Luva de Pedreiro, repare, existe para saciar uma demanda difícil de identificar. E é justamente por isso que ele vale milhões. Numa reflexão rápida, diria que o personagem entretém os entediados com uma mistura de simplicidade e deslumbramento, e ao mesmo tempo satisfaz nosso apetite por histórias que parecem milagrosas – talvez porque sejam mesmo. Seja lá qual for a lógica por trás da “arte” do menino, o fato é que ele se deparou com uma mina de diamantes. Para logo em seguida descobrir, se é que descobriu, que as pedras preciosas precisam de um mínimo de lapidação.
Capitalistas malvados
Ao menino, pois, faltava uma base que, antes de ser intelectual, é moral. Na verdade uma coisa está atrelada a outra e fazer essa distinção é um erro a que somos induzidos por décadas e décadas de doutrinação – e pelo qual peço desculpas. Ao menino, contudo e pois, faltava uma base moral que permitisse que ele se relacionasse de uma forma saudável com problemas inerentes à fama repentina, como a vaidade, a soberba e a ambição. Sem a prudência necessária, e suponho que encantado com a possibilidade muito real de sair rapidamente da pobreza, Luva de Predeiro acabou vítima de malvados capitalistas que por acaso também eram capitalistas malvados.
Sim, eles existem! E aí está minha maior discordância com o libertarianismo, que parece acreditar numa nobreza inerente aos tais autointeresses. Como se a liberdade para ser totalmente egoísta, por mágica, despertasse o melhor dos seres humanos. Balela. Não à toa, histórias de empresários inescrupulosos que se aproveitaram de “gênios ingênuos” são comuns. O que dizer, então, de pais inescrupulosos como o de tantos atores mirins que depois viveram vidas para lá de desgraçadas?
Voltando ao caso de Iran Santana Alves, o Luva, vale notar que não há nada que o Estado pudesse fazer para “salvá-lo”. Pelo contrário, reside aí até um paradoxo: se o influencer fosse um desses cidadãos “redimidos pelo Estado”, isto é, se o Estado tivesse lhe ensinado o beabá e a ambicionar carreiras burocraticamente dignas e elevadas, ele não existiria como o fenômeno que é. Luva de Pedreiro é uma consequência da liberdade, inclusive a liberdade para se consumir, por horas e horas, gols em campinhos de terra, misturados a bordões e palavrões, e cobertos por uma euforia simplória, expressa num idioma próprio que eu, sinceramente, não entendo.
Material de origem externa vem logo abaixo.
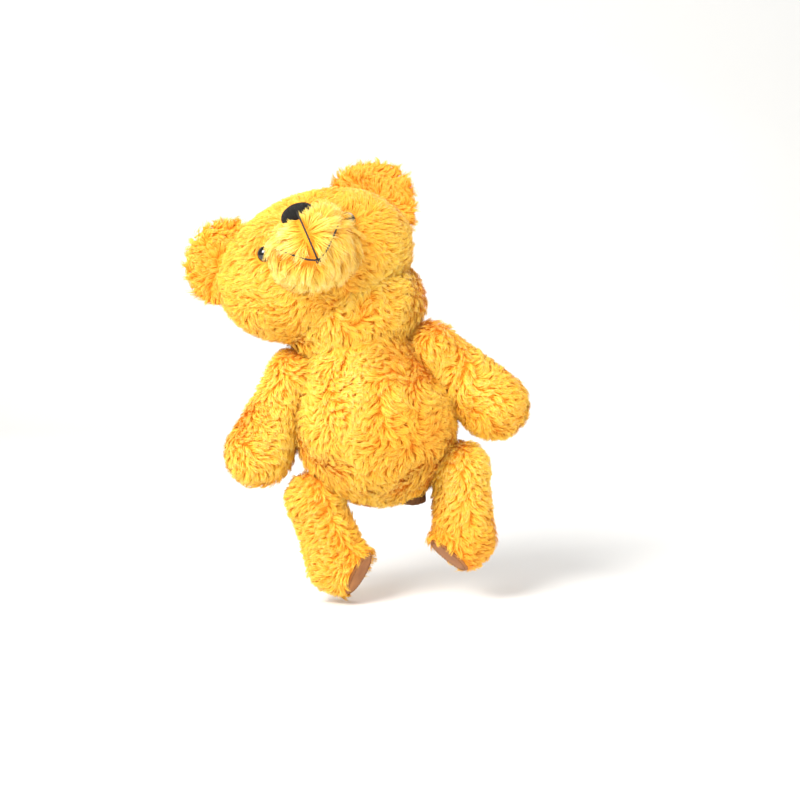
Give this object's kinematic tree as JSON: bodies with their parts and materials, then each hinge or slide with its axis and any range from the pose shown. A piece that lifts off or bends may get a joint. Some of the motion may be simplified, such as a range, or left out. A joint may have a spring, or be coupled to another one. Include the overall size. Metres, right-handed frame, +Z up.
{
  "type": "driver head cover",
  "caption": "Plush animal head cover that pulls over a golf driver head, with a padded pocket in the belly and a gathered cuff round the shaft.",
  "frame": {"origin": "centre of the cuff's throat, on the axis of the club shaft that it closes round", "axes": "+Z up along the shaft into the pocket, the bear faces -Y, and its own left side is on +X"},
  "size_m": [0.3455, 0.1761, 0.4375],
  "materials": {
    "plush_gold": "matte",
    "ear_gold": "matte",
    "suede_brown": "matte",
    "filling_white": "matte",
    "lining_tan": "satin",
    "rib_knit_brown": "matte",
    "elastic_black": "matte",
    "flock_black": "matte",
    "eye_black": "gloss",
    "washer_white": "satin",
    "thread_black": "satin"
  },
  "bodies": {
    "torso": {"torso_front_panel": "plush_gold", "torso_back_panel": "plush_gold", "pocket_pad_front": "filling_white", "pocket_pad_back": "filling_white", "chest_stuffing": "filling_white", "pocket_lining": "lining_tan", "shaft_cuff": "rib_knit_brown", "cuff_elastic": "elastic_black"},
    "neck": {"neck_stuffing": "filling_white"},
    "head": {"head_face_panel": "plush_gold", "head_back_panel": "plush_gold", "head_stuffing": "filling_white", "muzzle_panel": "plush_gold", "muzzle_stuffing": "filling_white", "nose": "flock_black", "nose_washer": "washer_white", "mouth_stitch": "thread_black", "eye_right": "eye_black", "eye_left": "eye_black", "eye_washer_right": "washer_white", "eye_washer_left": "washer_white", "ear_right_front": "ear_gold", "ear_right_back": "plush_gold", "ear_left_front": "ear_gold", "ear_left_back": "plush_gold"},
    "right_arm": {"arm_right_front_panel": "plush_gold", "arm_right_back_panel": "plush_gold", "arm_right_stuffing": "filling_white"},
    "right_leg": {"leg_right_front_panel": "plush_gold", "leg_right_back_panel": "plush_gold", "leg_right_stuffing": "filling_white", "foot_pad_right": "suede_brown"},
    "left_arm": {"arm_left_front_panel": "plush_gold", "arm_left_back_panel": "plush_gold", "arm_left_stuffing": "filling_white"},
    "left_leg": {"leg_left_front_panel": "plush_gold", "leg_left_back_panel": "plush_gold", "leg_left_stuffing": "filling_white", "foot_pad_left": "suede_brown"}
  },
  "joints": [
    {"name": "neck_tilt", "type": "hinge", "parent": "torso", "child": "neck", "pos_m": [-0.06745, 0, 0.17274], "axis": [0, 1, 0], "range_deg": [-10, 10], "stiffness_Nm_per_rad": 4},
    {"name": "neck_nod", "type": "hinge", "parent": "neck", "child": "head", "pos_m": [-0.06745, 0, 0.17274], "axis": [0.9799, 0, 0.1994], "range_deg": [-12, 12], "stiffness_Nm_per_rad": 4},
    {"name": "shoulder_right", "type": "hinge", "parent": "torso", "child": "right_arm", "pos_m": [-0.11663, -0.006, 0.124], "axis": [0, 1, 0], "range_deg": [-3, 65], "stiffness_Nm_per_rad": 0.8},
    {"name": "shoulder_left", "type": "hinge", "parent": "torso", "child": "left_arm", "pos_m": [0.02049, -0.006, 0.1519], "axis": [0, -1, 0], "range_deg": [-3, 65], "stiffness_Nm_per_rad": 0.8},
    {"name": "hip_right", "type": "hinge", "parent": "torso", "child": "right_leg", "pos_m": [-0.09538, -0.01165, 0.00162], "axis": [-0.9799, 0, -0.1994], "range_deg": [-10, 60], "stiffness_Nm_per_rad": 0.8},
    {"name": "hip_left", "type": "hinge", "parent": "torso", "child": "left_leg", "pos_m": [0.04876, -0.01165, 0.03095], "axis": [-0.9799, 0, -0.1994], "range_deg": [-10, 60], "stiffness_Nm_per_rad": 0.8}
  ]
}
Trata-se de uma relação conturbada, essa do homem com a riqueza inesperada e com os chacais que dela querem um naco. É assim desde os primórdios. Pense nas histórias dos garimpeiros nos Estados Unidos do século XIX, por exemplo. Ou, trazendo o caso para o nosso quintal, pense nos homens que se empilhavam em Serra Pelada. Não há mito de Ícaro o suficiente para tanto sonho e queda. E, no entanto, insistimos em buscar a riqueza pela riqueza porque acreditamos que o dinheiro nos garante algum tipo de imortalidade e a fama nos torna de alguma forma relevantes para o Universo.